Keyboard Emulator? PS/2 signals to computer
Daemon
Posts: 6
Hi there,
Looking through the OBEX, I'm wondering: There's a lot of work done on reading and using the input of keyboards, mouse and other input devices.·But has any work been done on emulating the PS/2 signals to a computer? The idea would be to take input from a keyboard (which is simple, given the available objects ·in OBEX) process it on given properties from the input (i.e. do with it whatever the heck I want to do with it) and depending on the input, send output to the PS/2 input of a computer. (Still with me? ;-) )
Has anybody any hint / clue / object about how to do that?
Thanks in advance.
Looking through the OBEX, I'm wondering: There's a lot of work done on reading and using the input of keyboards, mouse and other input devices.·But has any work been done on emulating the PS/2 signals to a computer?
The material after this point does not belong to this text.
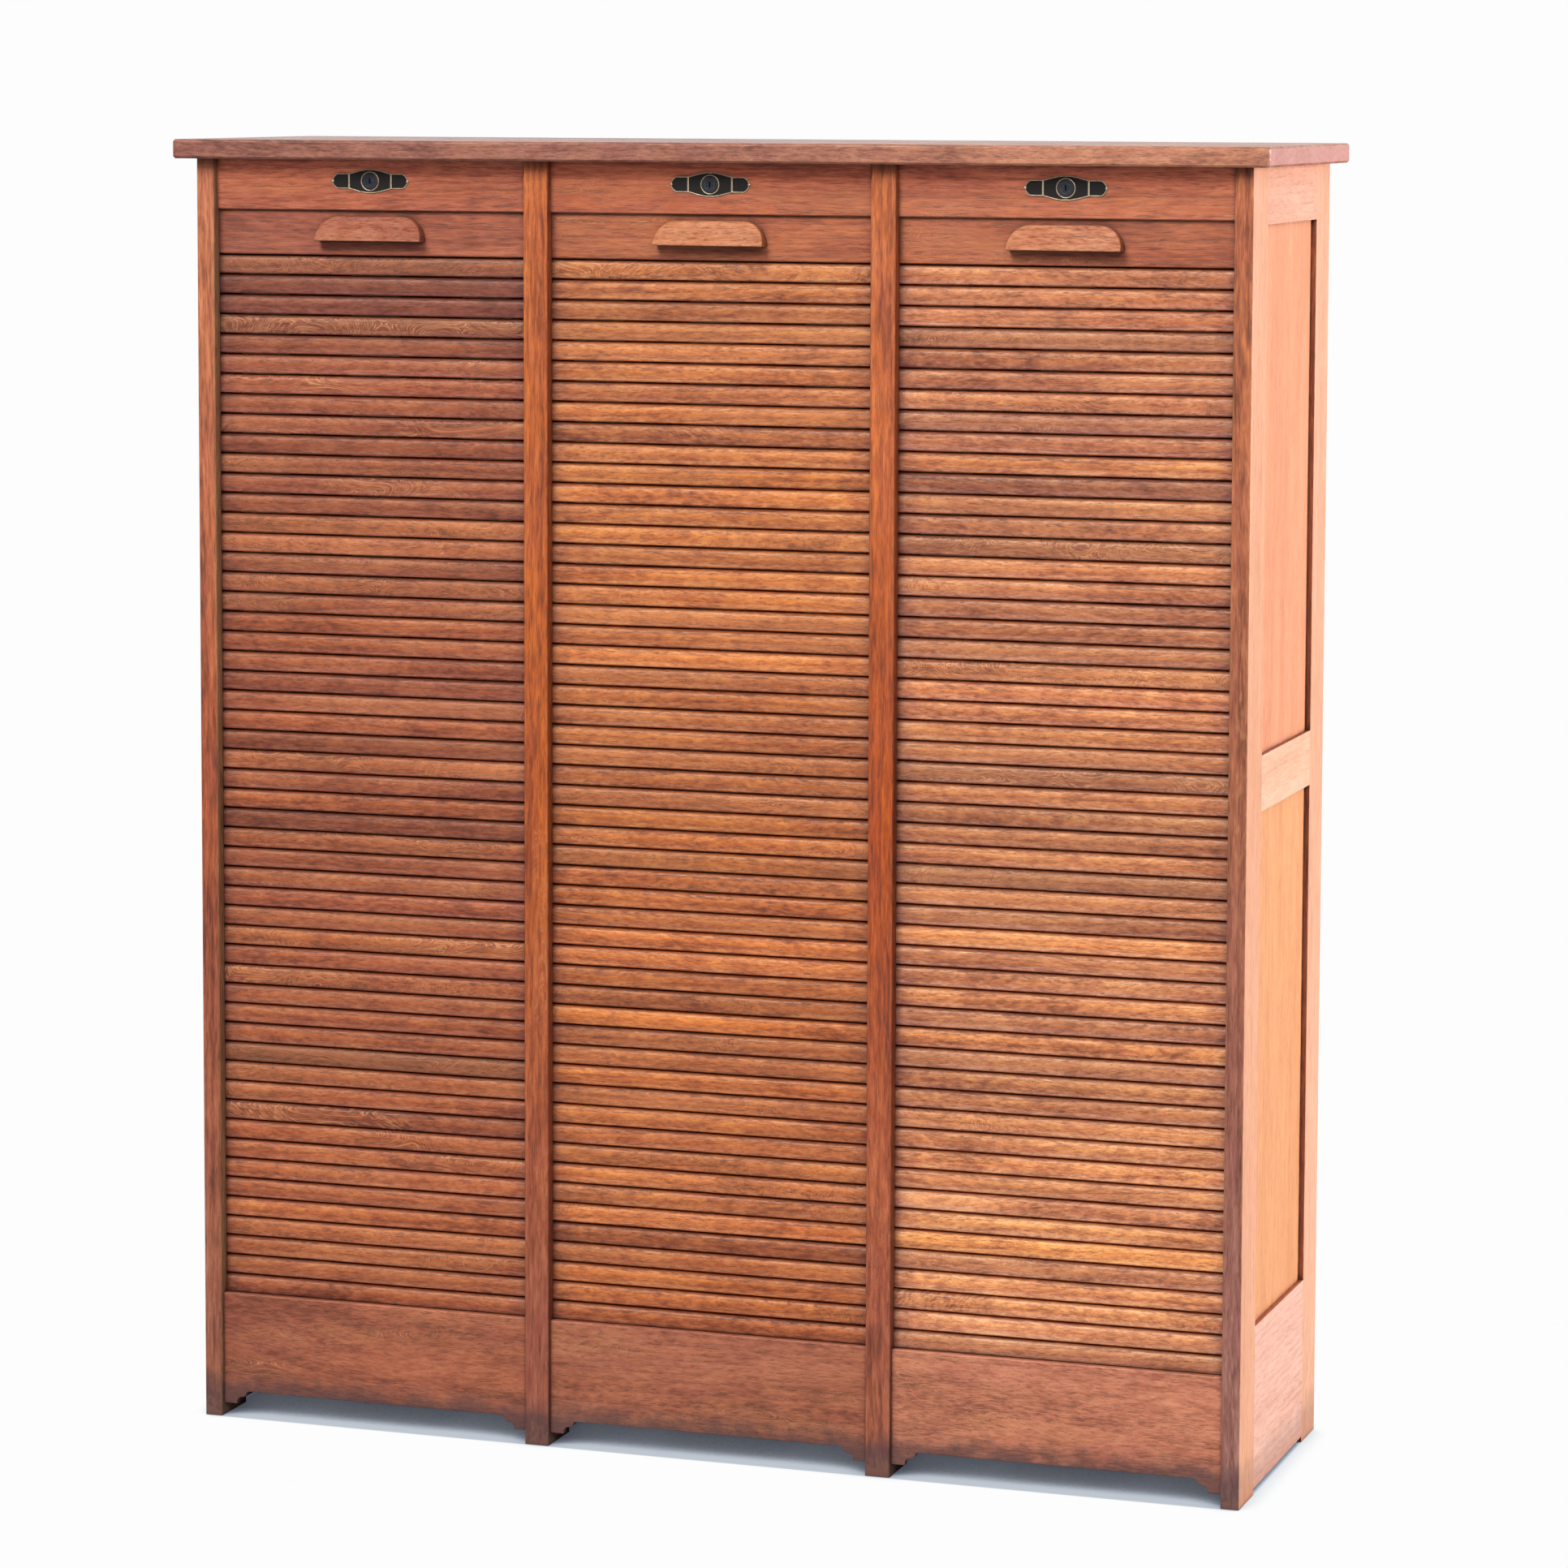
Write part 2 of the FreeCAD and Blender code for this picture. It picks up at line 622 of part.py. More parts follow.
def inside(name, centre_x):
    """The fixed floor, the shelves and their cleats, and the two backs of one bay."""
    housed = bay_width / 2 + housing_depth - housing_gap
    board_x = (centre_x - housed, centre_x + housed)
    board_y = (interior_front_y, false_back_y)
    floor_bottom = bottom_board_top - bottom_board_thickness
    export(slab(board_x, board_y, (floor_bottom, bottom_board_top)), name + "_bottom_board")

    shelf_half = bay_width / 2 - shelf_side_gap
    shelves = []
    cleats = []
    for index in range(shelf_count):
        low = bottom_board_top + (index + 1) * clear_height + index * shelf_thickness
        shelf_y = (interior_front_y + shelf_setback, false_back_y)
        shelves.append(slab((centre_x - shelf_half, centre_x + shelf_half), shelf_y,
                            (low, low + shelf_thickness)))
        cleat_y = (interior_front_y + cleat_end_gap, false_back_y - cleat_end_gap)
        for side in (-1, 1):
            wall = centre_x + side * bay_width / 2
            cleats.append(slab((wall, wall - side * cleat_width), cleat_y, (low - cleat_height, low)))
    export(Part.makeCompound(shelves), name + "_shelves")
    false_back = slab(board_x, (false_back_y, false_back_y + false_back_thickness),
                      (floor_bottom, carcass_height))
    back_panel = slab(board_x, (rear_y - back_panel_thickness, rear_y), (back_panel_bottom, carcass_height))
    return cleats, false_back, back_panel


os.makedirs("parts", exist_ok=True)
gable("left", left_x, 1)
gable("right", right_x, -1)
for wall_name, wall_centre in zip(partition_names, partition_centres):
    partition(wall_name, wall_centre)
top_board()

all_cleats = []
false_backs = []
back_panels = []
lock_cases = []
for bay_name, bay_centre in zip(bay_names, bay_centres):
    top_rail(bay_name, bay_centre)
    plinth(bay_name, bay_centre)
    lead_rail(bay_name, bay_centre)
    handle(bay_name, bay_centre)
    shutter(bay_name, bay_centre)
    escutcheon(bay_name, bay_centre)
    lock_plug(bay_name, bay_centre)
    lock_hook(bay_name, bay_centre)
    lock_cases.append(lock_case(bay_centre))
    cleats, false_back, back_panel = inside(bay_name, bay_centre)
    all_cleats += cleats
    false_backs.append(false_back)
    back_panels.append(back_panel)
export(Part.makeCompound(all_cleats), "shelf_cleats")
export(Part.makeCompound(false_backs), "false_backs")
export(Part.makeCompound(back_panels), "back_panels")
export(Part.makeCompound(lock_cases), "lock_cases")
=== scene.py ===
# %% [markdown]
# # A filing cabinet with three roller shutters, in old oak
#
# The cabinet is about 1.3 m wide and 1.56 m high. Three bays stand side by side between framed
# side panels, and each bay is closed by a shutter of 54 oak slats under a thick rail with a
# wooden pull. This lesson dresses the measured parts: it gives every board its own oak, and
# models the slats, the pulls, the lock plates and the canvas in more detail.
#
# The measured parts come first, because everything else is placed from them.

# %% Load the measured parts
import math
import random

import bmesh
import bpy
import numpy as np
from mathutils import Matrix, Vector


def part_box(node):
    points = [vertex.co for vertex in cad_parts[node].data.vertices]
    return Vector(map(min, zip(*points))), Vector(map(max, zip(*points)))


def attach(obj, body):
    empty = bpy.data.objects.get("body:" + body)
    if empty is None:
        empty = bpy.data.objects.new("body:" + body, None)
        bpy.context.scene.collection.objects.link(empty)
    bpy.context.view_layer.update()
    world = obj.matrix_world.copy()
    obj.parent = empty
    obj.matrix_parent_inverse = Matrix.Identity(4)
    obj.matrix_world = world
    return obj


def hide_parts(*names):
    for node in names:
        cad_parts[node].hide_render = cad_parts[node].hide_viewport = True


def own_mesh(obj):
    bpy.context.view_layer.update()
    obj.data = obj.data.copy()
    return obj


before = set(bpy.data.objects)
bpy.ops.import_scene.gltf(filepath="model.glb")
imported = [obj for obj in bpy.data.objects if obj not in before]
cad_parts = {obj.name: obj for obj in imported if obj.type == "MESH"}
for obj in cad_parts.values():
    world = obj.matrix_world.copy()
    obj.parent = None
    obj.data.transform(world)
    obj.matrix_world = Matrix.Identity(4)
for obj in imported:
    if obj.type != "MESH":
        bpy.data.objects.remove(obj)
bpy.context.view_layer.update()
bays = ("left", "centre", "right")
mm = 0.001

# %% [markdown]
# ## The camera
#
# The picture was taken from the right of the cabinet, a little above its top, with a long lens.
# A camera could be set by eye, but then every edge would be a little off. Here its place and
# its turn were measured from the cabinet's own edges, so they are typed as real sizes.
# The lens is worked out from the distance in pixels, and a small shift frames the picture.

# %% Place the camera
picture_width = 1932
focal_length_in_pixels = 6370
horizon_row = 695.45
turn_left = math.radians(18.68)
tilt_down = math.radians(5.36)
roll = math.radians(0.18)
camera_place = Vector((2.0116, -5.8479, 1.6334))

bpy.ops.object.camera_add(location=camera_place)
camera = bpy.context.object
camera.name = "camera"
camera.data.sensor_width = 36
camera.data.lens = focal_length_in_pixels * camera.data.sensor_width / picture_width
camera.data.shift_y = horizon_row / picture_width - 0.5
ahead = Vector((-math.sin(turn_left) * math.cos(tilt_down),
                math.cos(turn_left) * math.cos(tilt_down), -math.sin(tilt_down)))
right = ahead.cross(Vector((0, 0, 1))).normalized()
up = right.cross(ahead)
rolled_right = right * math.cos(roll) + up * math.sin(roll)
rolled_up = up * math.cos(roll) - right * math.sin(roll)
camera.rotation_euler = Matrix((rolled_right, rolled_up, -ahead)).transposed().to_euler()
bpy.context.scene.camera = camera
print("lens", round(camera.data.lens, 2), "mm, shift", round(camera.data.shift_y, 4))

# %% [markdown]
# ## Small helpers for materials
#
# A material is a tree of nodes. Written out in full, each node takes four or five lines, and the
# idea gets lost. These helpers add one node with its inputs in one call, where an input is
# either a plain value or the output of another node.

# %% Helpers that add nodes
def connect(tree, node, inputs):
    """Gives a node its inputs, which are plain values or other nodes' outputs."""
    for name, value in inputs.items():
        if isinstance(value, bpy.types.NodeSocket):
            tree.links.new(value, node.inputs[name])
        else:
            node.inputs[name].default_value = value
    return node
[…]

The idea would be to take input from a keyboard (which is simple, given the available objects ·in OBEX) process it on given properties from the input (i.e. do with it whatever the heck I want to do with it) and depending on the input, send output to the PS/2 input of a computer. (Still with me? ;-) )
Has anybody any hint / clue / object about how to do that?
Thanks in advance.
Comments
http://www.computer-engineering.org/
This website has the protocol for you to follow however. Its alot of work but it can be done.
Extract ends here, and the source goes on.